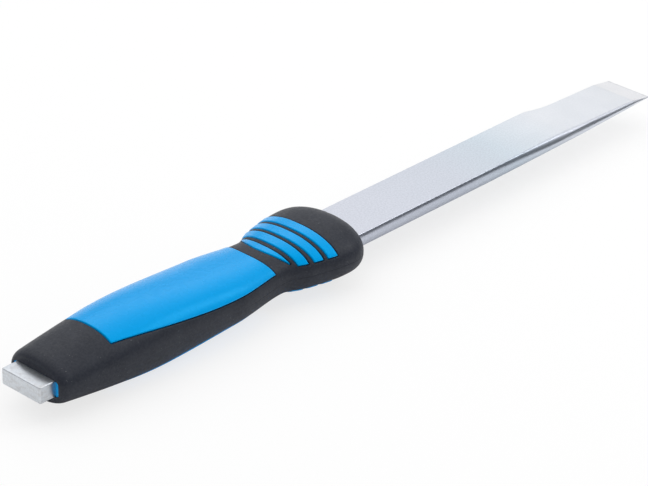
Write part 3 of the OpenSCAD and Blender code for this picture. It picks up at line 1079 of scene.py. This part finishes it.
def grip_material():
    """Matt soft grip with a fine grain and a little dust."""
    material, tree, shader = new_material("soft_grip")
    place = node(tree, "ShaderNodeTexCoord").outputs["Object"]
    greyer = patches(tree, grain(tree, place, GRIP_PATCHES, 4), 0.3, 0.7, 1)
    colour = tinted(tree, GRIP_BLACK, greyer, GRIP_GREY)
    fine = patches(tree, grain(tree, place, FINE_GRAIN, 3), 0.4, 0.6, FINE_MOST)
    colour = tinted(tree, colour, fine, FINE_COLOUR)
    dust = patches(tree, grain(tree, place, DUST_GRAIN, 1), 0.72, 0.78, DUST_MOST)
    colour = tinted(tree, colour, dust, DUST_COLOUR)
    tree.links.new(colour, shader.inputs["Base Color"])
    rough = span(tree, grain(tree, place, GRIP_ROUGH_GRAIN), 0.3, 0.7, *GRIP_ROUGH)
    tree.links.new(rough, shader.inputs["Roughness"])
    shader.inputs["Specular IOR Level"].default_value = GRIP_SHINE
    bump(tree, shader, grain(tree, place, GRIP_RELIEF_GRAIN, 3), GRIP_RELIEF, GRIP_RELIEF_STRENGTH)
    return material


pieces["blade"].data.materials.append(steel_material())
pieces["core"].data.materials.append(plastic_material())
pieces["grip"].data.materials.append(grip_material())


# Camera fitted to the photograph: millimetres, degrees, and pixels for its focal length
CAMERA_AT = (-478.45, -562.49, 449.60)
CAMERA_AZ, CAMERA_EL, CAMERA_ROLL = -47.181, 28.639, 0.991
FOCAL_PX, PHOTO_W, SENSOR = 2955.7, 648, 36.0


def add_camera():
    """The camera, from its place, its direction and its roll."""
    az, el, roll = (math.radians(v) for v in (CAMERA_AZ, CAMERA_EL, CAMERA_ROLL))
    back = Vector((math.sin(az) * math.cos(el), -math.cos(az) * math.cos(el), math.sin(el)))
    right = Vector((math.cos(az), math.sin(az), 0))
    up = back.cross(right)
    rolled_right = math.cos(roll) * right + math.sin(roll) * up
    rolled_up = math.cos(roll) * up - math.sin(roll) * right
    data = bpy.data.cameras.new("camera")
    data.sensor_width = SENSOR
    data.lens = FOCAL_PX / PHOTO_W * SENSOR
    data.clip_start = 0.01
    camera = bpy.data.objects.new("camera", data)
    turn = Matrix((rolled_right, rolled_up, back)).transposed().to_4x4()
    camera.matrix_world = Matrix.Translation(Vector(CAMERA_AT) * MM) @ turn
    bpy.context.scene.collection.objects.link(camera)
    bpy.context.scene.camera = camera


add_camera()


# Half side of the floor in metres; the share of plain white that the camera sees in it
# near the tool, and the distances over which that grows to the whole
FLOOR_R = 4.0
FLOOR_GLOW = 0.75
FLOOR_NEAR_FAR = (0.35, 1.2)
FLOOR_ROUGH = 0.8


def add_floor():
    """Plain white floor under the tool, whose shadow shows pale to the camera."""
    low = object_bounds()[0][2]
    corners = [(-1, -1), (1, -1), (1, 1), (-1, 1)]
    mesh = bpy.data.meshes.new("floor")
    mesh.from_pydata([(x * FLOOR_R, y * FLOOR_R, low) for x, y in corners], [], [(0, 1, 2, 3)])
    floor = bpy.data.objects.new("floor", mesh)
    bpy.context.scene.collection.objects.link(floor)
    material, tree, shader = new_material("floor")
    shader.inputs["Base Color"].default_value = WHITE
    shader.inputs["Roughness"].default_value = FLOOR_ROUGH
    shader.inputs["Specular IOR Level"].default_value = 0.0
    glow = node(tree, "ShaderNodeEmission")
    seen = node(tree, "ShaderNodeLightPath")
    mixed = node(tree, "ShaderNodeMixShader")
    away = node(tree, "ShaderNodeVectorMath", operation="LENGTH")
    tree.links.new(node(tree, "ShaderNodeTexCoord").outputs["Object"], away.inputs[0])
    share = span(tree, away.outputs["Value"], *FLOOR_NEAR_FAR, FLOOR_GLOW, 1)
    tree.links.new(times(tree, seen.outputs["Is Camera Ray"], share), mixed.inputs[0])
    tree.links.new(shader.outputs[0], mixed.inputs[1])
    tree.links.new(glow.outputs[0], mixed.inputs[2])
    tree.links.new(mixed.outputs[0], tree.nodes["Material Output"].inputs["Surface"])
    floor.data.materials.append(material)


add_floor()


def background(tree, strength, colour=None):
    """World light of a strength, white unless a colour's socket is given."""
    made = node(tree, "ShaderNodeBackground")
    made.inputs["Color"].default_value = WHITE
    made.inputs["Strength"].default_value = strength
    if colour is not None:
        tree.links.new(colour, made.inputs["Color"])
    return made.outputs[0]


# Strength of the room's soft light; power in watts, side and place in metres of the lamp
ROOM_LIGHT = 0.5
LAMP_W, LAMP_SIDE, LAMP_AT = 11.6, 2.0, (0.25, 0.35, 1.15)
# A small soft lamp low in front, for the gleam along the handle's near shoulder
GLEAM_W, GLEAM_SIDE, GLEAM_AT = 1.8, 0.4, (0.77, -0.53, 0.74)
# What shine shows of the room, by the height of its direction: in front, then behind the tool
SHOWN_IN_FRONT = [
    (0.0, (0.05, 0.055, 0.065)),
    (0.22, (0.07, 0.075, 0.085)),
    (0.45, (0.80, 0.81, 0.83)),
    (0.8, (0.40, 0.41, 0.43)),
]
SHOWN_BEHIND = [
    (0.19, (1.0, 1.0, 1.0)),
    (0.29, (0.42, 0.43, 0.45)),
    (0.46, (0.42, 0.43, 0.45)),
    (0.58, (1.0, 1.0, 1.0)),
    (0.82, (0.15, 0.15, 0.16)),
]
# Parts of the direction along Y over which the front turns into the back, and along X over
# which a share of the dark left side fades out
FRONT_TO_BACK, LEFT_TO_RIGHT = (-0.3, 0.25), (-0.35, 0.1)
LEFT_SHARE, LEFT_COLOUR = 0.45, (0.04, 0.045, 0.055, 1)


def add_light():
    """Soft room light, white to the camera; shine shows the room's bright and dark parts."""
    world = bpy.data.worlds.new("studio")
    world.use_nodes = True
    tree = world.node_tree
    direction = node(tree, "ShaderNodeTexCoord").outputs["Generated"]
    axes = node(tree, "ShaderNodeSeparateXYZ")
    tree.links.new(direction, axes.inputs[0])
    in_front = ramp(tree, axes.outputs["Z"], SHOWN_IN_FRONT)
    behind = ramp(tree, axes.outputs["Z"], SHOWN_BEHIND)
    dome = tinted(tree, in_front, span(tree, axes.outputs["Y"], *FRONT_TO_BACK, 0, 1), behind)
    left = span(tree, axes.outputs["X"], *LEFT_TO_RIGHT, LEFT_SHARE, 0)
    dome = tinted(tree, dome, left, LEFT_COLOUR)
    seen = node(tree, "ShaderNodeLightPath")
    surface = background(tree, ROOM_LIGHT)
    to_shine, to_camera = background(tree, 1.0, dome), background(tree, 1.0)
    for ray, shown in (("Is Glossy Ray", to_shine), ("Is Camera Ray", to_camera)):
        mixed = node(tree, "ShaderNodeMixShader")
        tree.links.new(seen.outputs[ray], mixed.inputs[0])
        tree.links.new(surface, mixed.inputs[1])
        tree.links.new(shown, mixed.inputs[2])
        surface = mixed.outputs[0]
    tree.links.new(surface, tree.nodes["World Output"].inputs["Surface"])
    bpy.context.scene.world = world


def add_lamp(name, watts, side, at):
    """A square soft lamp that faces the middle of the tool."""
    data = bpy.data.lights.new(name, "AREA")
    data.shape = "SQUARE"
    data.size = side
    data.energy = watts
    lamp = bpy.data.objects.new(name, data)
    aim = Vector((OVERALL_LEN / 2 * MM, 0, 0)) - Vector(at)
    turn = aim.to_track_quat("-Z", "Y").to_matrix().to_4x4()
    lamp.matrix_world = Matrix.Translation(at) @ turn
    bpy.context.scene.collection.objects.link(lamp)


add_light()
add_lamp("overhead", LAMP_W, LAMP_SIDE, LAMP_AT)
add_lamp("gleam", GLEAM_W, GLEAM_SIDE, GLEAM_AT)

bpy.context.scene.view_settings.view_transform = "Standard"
****************
Problem | Scan the material above. Extract every line in which the word "scene" occurs.

Response to the exercise |
Write part 3 of the OpenSCAD and Blender code for this picture. It picks up at line 1079 of scene.py. This part finishes it.
    bpy.context.scene.collection.objects.link(camera)
    bpy.context.scene.camera = camera
    bpy.context.scene.collection.objects.link(floor)
    bpy.context.scene.world = world
    bpy.context.scene.collection.objects.link(lamp)
bpy.context.scene.view_settings.view_transform = "Standard"